### STATED TASK:
Reproduce each line of the listing exactly.

--*--

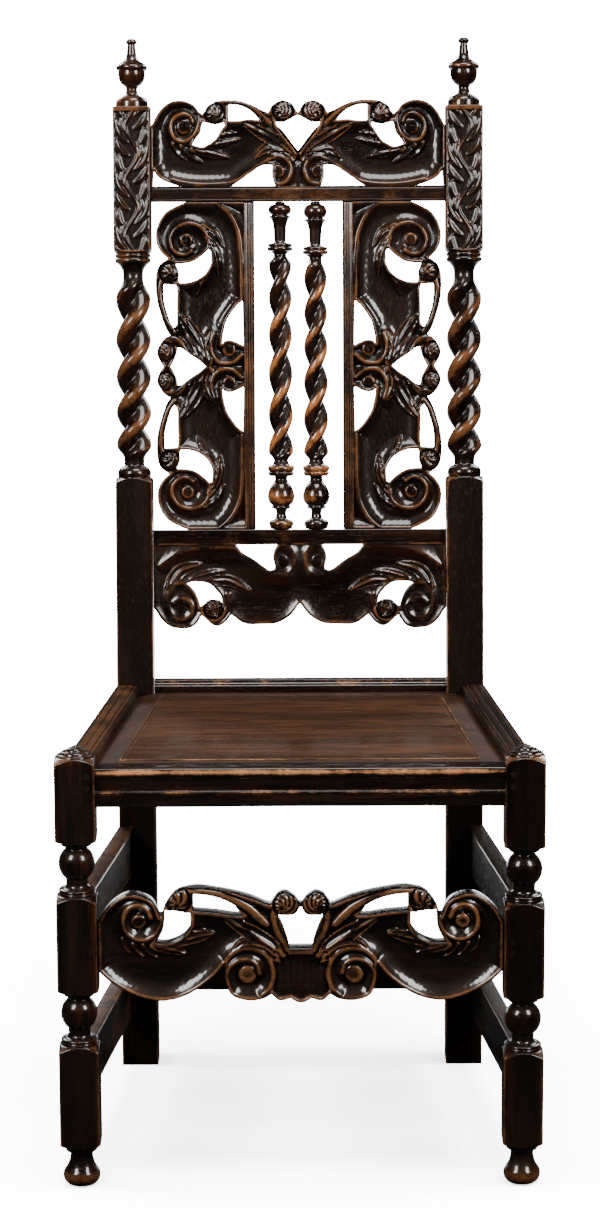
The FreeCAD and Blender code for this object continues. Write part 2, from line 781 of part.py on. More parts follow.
def peg_cylinder(name, s, radius, length, base, tilt):
    """A round peg or its hole, running back from a base point, bound to the sheet."""
    item = doc.addObject("Part::Cylinder", name)
    bind(item, "Radius", radius)
    bind(item, "Height", length)
    item.Placement = Placement(Vector(0, 0, 0), Rotation(Vector(1, 0, 0), -(tilt.value)))
    for axis, size in zip("xyz", base):
        bind(item, "Placement.Base." + axis, sized(size))
    bind(item, "Placement.Rotation.Angle", tilt)
    return item


def leg_peg_holes(s, name, side):
    """The holes of a leg's pegs, which also pierce the tenons behind."""
    holes = []
    for index, (across, height) in enumerate(leg_pegs(s, side)):
        base = (across, s.front_y - s.half - s.overrun, height)
        length = s.peg_length + s.overrun + s.fit_clearance
        radius = s.peg_radius + s.fit_clearance
        holes.append(peg_cylinder("%s_hole_%d" % (name, index), s, radius, length, base, s.quarter_turn))
    return holes


# Pieces


def keep(item, label):
    """Give a finished piece the name of its file."""
    item.Label = label
    nodes.append(item)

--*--

### WRITTEN RESPONSE:
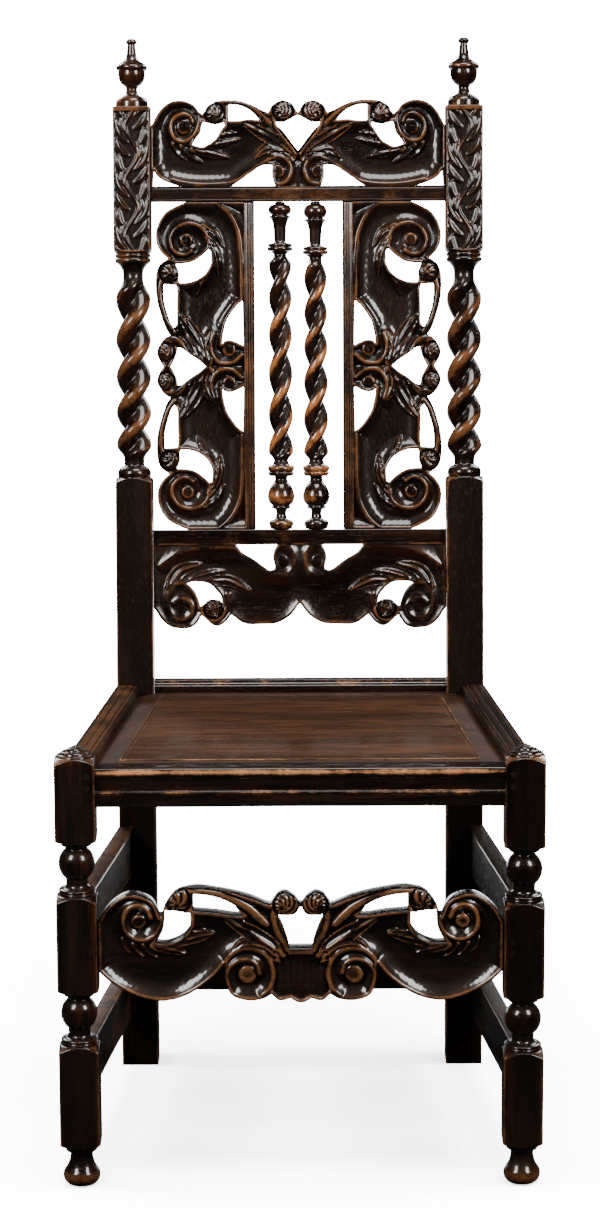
The FreeCAD and Blender code for this object continues. Write part 2, from line 781 of part.py on. More parts follow.
def peg_cylinder(name, s, radius, length, base, tilt):
    """A round peg or its hole, running back from a base point, bound to the sheet."""
    item = doc.addObject("Part::Cylinder", name)
    bind(item, "Radius", radius)
    bind(item, "Height", length)
    item.Placement = Placement(Vector(0, 0, 0), Rotation(Vector(1, 0, 0), -(tilt.value)))
    for axis, size in zip("xyz", base):
        bind(item, "Placement.Base." + axis, sized(size))
    bind(item, "Placement.Rotation.Angle", tilt)
    return item


def leg_peg_holes(s, name, side):
    """The holes of a leg's pegs, which also pierce the tenons behind."""
    holes = []
    for index, (across, height) in enumerate(leg_pegs(s, side)):
        base = (across, s.front_y - s.half - s.overrun, height)
        length = s.peg_length + s.overrun + s.fit_clearance
        radius = s.peg_radius + s.fit_clearance
        holes.append(peg_cylinder("%s_hole_%d" % (name, index), s, radius, length, base, s.quarter_turn))
    return holes


# Pieces


def keep(item, label):
    """Give a finished piece the name of its file."""
    item.Label = label
    nodes.append(item)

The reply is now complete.